The gc suffix is part of the standard Linux ABI target triple and required by rustup. Fixed in the latest commit.

[gounthar]

The next failure is a classic LLVM cross-compilation issue. Setting CC/CXX as Docker ENV vars caused LLVM's native tblgen sub-build to also compile with the riscv64 cross-compiler, producing a binary that can't run on the x86_64 build host:

Exec format error: llvm-min-tblgen

When CMAKE_CROSSCOMPILING=TRUE, LLVM creates a separate native sub-build for tools like llvm-tblgen and llvm-min-tblgen. The native cmake invocation does not explicitly pass -DCMAKE_C_COMPILER, but it does inherit environment variables, so CC=riscv64-linux-gnu-gcc from the Dockerfile gets picked up.

Two changes (following the same pattern as the macOS matrix entries):

1. Removed ENV CC/CXX from the Dockerfile. The cross-compiler is now passed via -DCMAKE_C_COMPILER/-DCMAKE_CXX_COMPILER cmake flags. CMake cache vars are not inherited by subprocess cmake invocations, so LLVM's native build finds the host compiler.
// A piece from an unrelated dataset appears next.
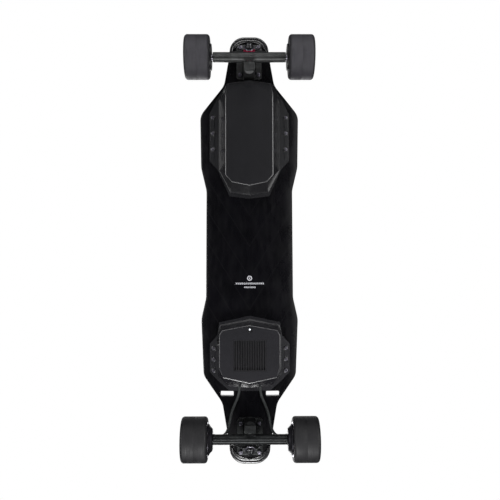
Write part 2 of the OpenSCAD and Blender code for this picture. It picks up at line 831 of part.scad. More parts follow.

2. Added WASI_SDK_CI_TOOLCHAIN_LLVM_CMAKE_ARGS: -DCMAKE_SYSTEM_NAME=Linux -DCMAKE_SYSTEM_PROCESSOR=riscv64 to the matrix env. This tells LLVM it is cross-compiling and triggers the native/target build split.

[alexcrichton]

Thanks!

[gounthar]

Thanks to both of you. @alexcrichton, your suggestion to go with cross-compilation was the better direction -- I should have looked at it from the start rather than defaulting to the native runner approach. And @tschneidereit, glad you caught the wasmtime point early, I had that wrong.